This year I have interviewed dozens of people who have told me how aged care facilities drugged their parents, grandparents, husbands, wives and neighbours. We’d sit down in someone’s home, or in an advocacy group’s meeting space, or in a coffee shop, and I listened as people shared the trauma of learning what was happening to their loved ones and how they very often felt powerless to stop it.
For years, Australia had no law or rules to stop the practice of controlling people’s behaviour with drugs without a medical purpose, a practice known as chemical restraint. In January the government announced it would prepare a new regulation, purportedly to minimise the use of chemical restraint. But we challenged the regulation in May on the grounds that it did not protect older people’s human rights to informed consent, among other rights. In July, a parliamentary committee on human rights announced an inquiry into the regulation’s compliance with Australia’s international human rights obligations.
Last week, the committee released its report on the regulation. It states: “Considerable concerns have been raised with the committee that rather than minimising the use of restraints, the instrument in fact encourages an increase in their use.” And notes that, “Australia has obligations under international human rights law to take steps to reduce and eliminate such practices”. It says it considers that where restraint without informed consent is used it “engages and may limit a number of human rights, including the absolute prohibition on torture, cruel, inhuman or degrading treatment or punishment; the rights to health, privacy and liberty; and the right to equality and non-discrimination and rights of persons with disabilities".
However, it does not recommend that the regulation be disallowed. In fact, it offers weak recommendations that do not come close to addressing the problems its own inquiry set out. Labor and Greens party members filed a dissenting report, calling for the Senate’s disallowance of the regulation. Given the attention to this issue, and the Royal Commission’s call for urgent action on chemical restraint, this is a missed opportunity to call for real reform.
I’ve seen firsthand the problems that result when aged care facilities give drugs to older people with dementia to control their behaviour and not for any medical purpose. Many of these drugs are dangerous and not approved for this use.
People told me that someone they loved with dementia had walked into an aged care facility and just days later was sleeping all the time. They said their loved ones were suddenly unable to stay awake, eat a meal, or have a conversation. They described finding chemists’ receipts with unfamiliar drug names, despite having power of attorney to give informed consent for all medical treatment. They talked about learning that their loved ones were being chemically restrained (or euphemistically “given something to settle her”) for things as innocuous as walking in the halls, being restless in bed at night, or pushing a call bell for help to use the toilet.
They felt guilty and angry for trusting people who were hurting, not helping, their loved ones. Many didn’t know how to protect their loved ones. They faced intimidation and threats and unresolved complaints. They rarely discuss their pain. It is shrouded by what is an unthinkable scenario of a loved one moving into an aged care facility; it is made uncertain by deference to medical professionals; and it is obscured by grief and loss if a loved one passes away under these conditions.
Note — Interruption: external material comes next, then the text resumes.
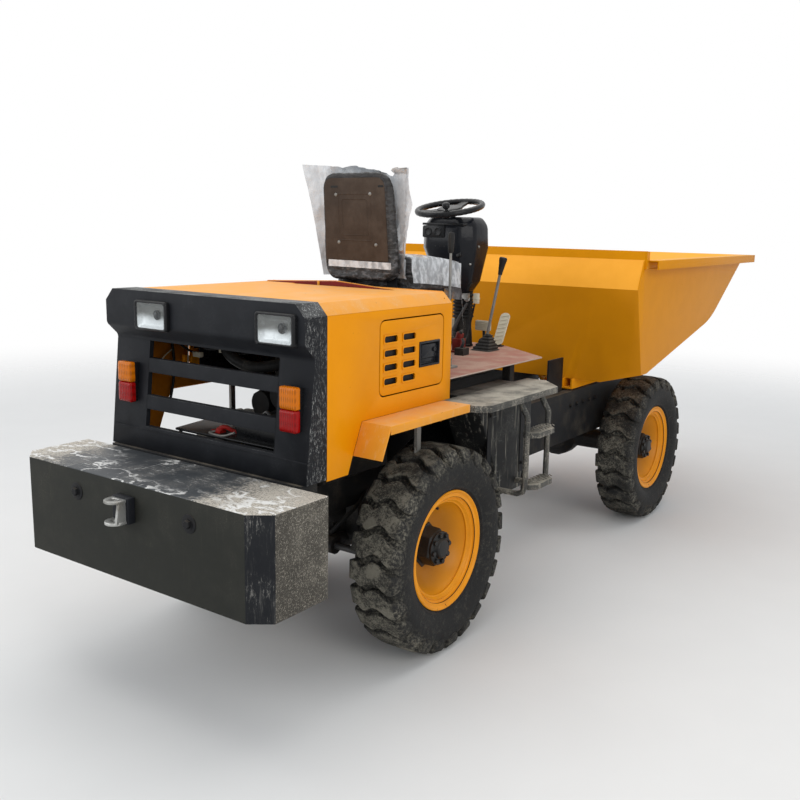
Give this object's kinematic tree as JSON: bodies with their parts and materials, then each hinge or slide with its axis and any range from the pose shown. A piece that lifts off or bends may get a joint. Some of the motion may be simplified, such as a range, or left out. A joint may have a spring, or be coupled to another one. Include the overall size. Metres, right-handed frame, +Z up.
{
  "type": "site dumper",
  "caption": "Four-wheel site dumper with a front-tipping skip, open driver's seat, rear engine hood with hinged side doors and rear-axle steering.",
  "frame": {"origin": "on the ground at the middle of the machine's length and width", "axes": "+X to the machine's right, +Y forward to the skip's lip, +Z up"},
  "size_m": [1.532, 4.256, 1.7853],
  "materials": {
    "paint": "semi-gloss orange-yellow paint with dust",
    "black_paint": "matt black paint under grey dust",
    "dusty_steel": "grey dusty steel",
    "primer": "reddish primer, worn",
    "tyre": "dusty rubber",
    "rim_paint": "yellow paint",
    "cast": "black cast iron",
    "plastic": "moulded black plastic",
    "vinyl": "black vinyl",
    "board": "brown board",
    "film": "milky loose film",
    "galvanised": "bright galvanised",
    "head_lens": "clear lens over a chrome reflector",
    "tail_lens": "amber over red",
    "chrome": "polished rod"
  },
  "bodies": {
    "chassis": {"battery": "plastic", "binnacle": "plastic", "bulkhead": "paint", "column_boot": "plastic", "counterweight": "black_paint", "driveshafts": "cast", "engine": "cast", "floor_plate": "primer", "foot_pedals": "dusty_steel", "front_axle": "cast", "gearbox": "cast", "headlamps": "head_lens", "hood_sides": "paint", "hood_top": "paint", "ladders": "dusty_steel", "levers": "plastic", "main_frame": "paint", "mudguards": "paint", "rear_axle": "cast", "rear_surround": "black_paint", "seat_back": "vinyl", "seat_base": "paint", "seat_cushion": "vinyl", "seat_film": "film", "side_tanks": "dusty_steel", "step_plates": "dusty_steel", "tail_lamps": "tail_lens", "tow_jaw": "galvanised"},
    "skip": {"skip": "paint"},
    "ram_barrel": {"ram_barrel": "paint"},
    "ram_rod": {"ram_rod": "chrome"},
    "steering": {"steering_wheel": "plastic"},
    "steering_rod": {"steering_rod": "chrome"},
    "door_right": {"door_right": "paint"},
    "door_left": {"door_left": "paint"},
    "knuckle_right": {"knuckle_right": "cast"},
    "knuckle_left": {"knuckle_left": "cast"},
    "wheel_front_left": {"tyre_front_left": "tyre", "rim_front_left": "rim_paint", "hub_front_left": "cast"},
    "wheel_front_right": {"tyre_front_right": "tyre", "rim_front_right": "rim_paint", "hub_front_right": "cast"},
    "wheel_rear_left": {"tyre_rear_left": "tyre", "rim_rear_left": "rim_paint", "hub_rear_left": "cast"},
    "wheel_rear_right": {"tyre_rear_right": "tyre", "rim_rear_right": "rim_paint", "hub_rear_right": "cast"}
  },
  "joints": [
    {"name": "skip_tip", "type": "hinge", "parent": "chassis", "child": "skip", "pos_m": [0, 1.412, 0.7], "axis": [-1, 0, 0], "range_deg": [0, 50]},
    {"name": "ram_swing", "type": "hinge", "parent": "chassis", "child": "ram_barrel", "pos_m": [0, 0.592, 0.585], "axis": [1, 0, 0], "range_deg": [0, 1.84]},
    {"name": "ram_stroke", "type": "slide", "parent": "ram_barrel", "child": "ram_rod", "axis": [0, 0.9369, 0.3496], "range_m": [0, 0.1721]},
    {"name": "steer_right", "type": "hinge", "parent": "chassis", "child": "knuckle_right", "pos_m": [0.316, -1.028, 0.397], "axis": [0, 0, 1], "range_deg": [-25, 25]},
    {"name": "steer_left", "type": "hinge", "parent": "chassis", "child": "knuckle_left", "pos_m": [-0.316, -1.028, 0.397], "axis": [0, 0, 1], "range_deg": [-25.2, 25.2]},
    {"name": "steering_rod_slide", "type": "slide", "parent": "chassis", "child": "steering_rod", "axis": [1, 0, 0], "range_m": [-0.0717, 0.0717]},
    {"name": "steering_wheel_turn", "type": "hinge", "parent": "chassis", "child": "steering", "pos_m": [0, -0.188, 1.68], "axis": [0, -0.225, 0.9744], "range_deg": [-545, 545]},
    {"name": "door_right_open", "type": "hinge", "parent": "chassis", "child": "door_right", "pos_m": [0.464, -1.389, 1.15], "axis": [0, 0, -1], "range_deg": [0, 90]},
    {"name": "door_left_open", "type": "hinge", "parent": "chassis", "child": "door_left", "pos_m": [-0.464, -1.389, 1.15], "axis": [0, 0, 1], "range_deg": [0, 90]},
    {"name": "spin_front_right", "type": "hinge", "parent": "chassis", "child": "wheel_front_right", "pos_m": [0.495, 1.093, 0.397], "axis": [1, 0, 0], "continuous": true},
    {"name": "spin_front_left", "type": "hinge", "parent": "chassis", "child": "wheel_front_left", "pos_m": [-0.495, 1.093, 0.397], "axis": [1, 0, 0], "continuous": true},
    {"name": "spin_rear_right", "type": "hinge", "parent": "knuckle_right", "child": "wheel_rear_right", "pos_m": [0.495, -1.028, 0.397], "axis": [1, 0, 0], "continuous": true},
    {"name": "spin_rear_left", "type": "hinge", "parent": "knuckle_left", "child": "wheel_rear_left", "pos_m": [-0.495, -1.028, 0.397], "axis": [1, 0, 0], "continuous": true}
  ],
  "couplings": [
    {"joint": "ram_swing", "follows": "skip_tip", "ratio": 0.036},
    {"joint": "ram_stroke", "follows": "skip_tip", "m_per_rad": 0.1953},
    {"joint": "steer_left", "follows": "steer_right", "ratio": 1},
    {"joint": "steering_rod_slide", "follows": "steer_right", "m_per_rad": 0.1627},
    {"joint": "steering_wheel_turn", "follows": "steer_right", "ratio": -21.6}
  ]
}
In all, we documented that people with dementia were chemically restrained in 35 aged care facilities in Queensland, New South Wales and Victoria. The Royal Commission into Aged Care Quality and Safety’s interim report, released on October 31, echoed our findings, calling on the government to respond to the use of chemical restraint in aged care facilities within one year.
This committee’s report is an opportunity for the government to embark on real reform but these recommendations miss the mark. Minister for Aged Care Richard Colbeck and Minister for Health Greg Hunt should make amendments to the regulation to make it right. In aged care facilities, the government should prohibit the practice of restraint and promote the right support instead. This means having aged care workers who are trained in dementia care and wherever possible providing individualised support to people. It’s crucial for the government to require such training as well as to ensure a minimum number of staff so that older people with dementia have a chance to live their lives, rather than sleep them away.
Giving people choice to stay connected and the support they need to eat a meal, bathe, or spend time with loved ones, should not be controversial. It’s the bare minimum any of us need to lead a dignified life.